**Task details:**
The required output is a single number: how many lines of the material contain the string "scene".

**Data extract:**

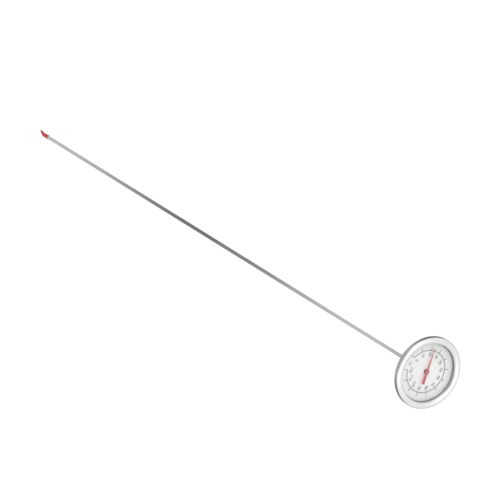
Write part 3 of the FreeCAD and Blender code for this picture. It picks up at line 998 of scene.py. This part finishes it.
def make_world():
    """White dome: brightest overhead and to -Y of it, dimmer low down, dimmest low in the -Y."""
    world = bpy.data.worlds.new("studio")
    bpy.context.scene.world = world
    world.use_nodes = True
    tree = world.node_tree
    backdrop = tree.nodes["Background"]
    where = tree.nodes.new("ShaderNodeTexCoord")

    def glow(towards, start, end, low, high):
        """Level that eases from low to high as the angle from the direction given closes."""
        facing = tree.nodes.new("ShaderNodeVectorMath")
        facing.operation = "DOT_PRODUCT"
        tree.links.new(where.outputs["Generated"], facing.inputs[0])
        facing.inputs[1].default_value = Vector(towards).normalized()
        level = tree.nodes.new("ShaderNodeMapRange")
        level.interpolation_type = "SMOOTHSTEP"
        tree.links.new(facing.outputs["Value"], level.inputs["Value"])
        for key, value in (("From Min", start), ("From Max", end),
                           ("To Min", low), ("To Max", high)):
            level.inputs[key].default_value = value
        return level.outputs["Result"]

    def product(a, b):
        node = tree.nodes.new("ShaderNodeMath")
        node.operation = "MULTIPLY"
        tree.links.new(a, node.inputs[0])
        tree.links.new(b, node.inputs[1])
        return node.outputs[0]

    overhead = glow((0, -0.34, 0.94), 0.45, 0.95, 1.08, 1.46)
    horizon = glow((0, 0, 1), 0.0, 0.35, 0.78, 1.0)
    front = glow((0, -0.985, 0.17), 0.70, 0.95, 1.0, 0.48)
    tree.links.new(product(product(overhead, horizon), front), backdrop.inputs["Strength"])
    backdrop.inputs["Color"].default_value = (1, 1, 1, 1)


def make_camera():
    """Camera at the photograph's viewing angle, looking at AIM."""
    azimuth, elevation = math.radians(VIEW_AZIMUTH), math.radians(VIEW_ELEVATION)
    out = math.cos(elevation)
    back = Vector((-math.sin(azimuth) * out, -math.cos(azimuth) * out, math.sin(elevation)))
    camera = bpy.data.objects.new("camera", bpy.data.cameras.new("camera"))
    bpy.context.scene.collection.objects.link(camera)
    camera.data.lens = VIEW_LENS
    camera.data.sensor_width = 36.0
    camera.data.clip_end = 100.0
    upright = back.to_track_quat("Z", "Y").to_matrix().to_4x4()
    roll = Matrix.Rotation(math.radians(VIEW_ROLL), 4, "Z")
    camera.matrix_world = Matrix.Translation(AIM + back * VIEW_DISTANCE) @ upright @ roll
    bpy.context.scene.camera = camera


make_sheet("floor", (FLOOR_R,), FLOOR_Z, paper_material())
cloth = make_sheet("reflection_cloth", CLOTH_R, CLOTH_Z, cloth_material())
cloth.visible_camera = False
cloth.visible_diffuse = False
cloth.visible_shadow = False
cloth.visible_transmission = False
make_world()
make_key_light()
make_camera()
bpy.context.scene.view_settings.view_transform = "Standard"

**Result:**
5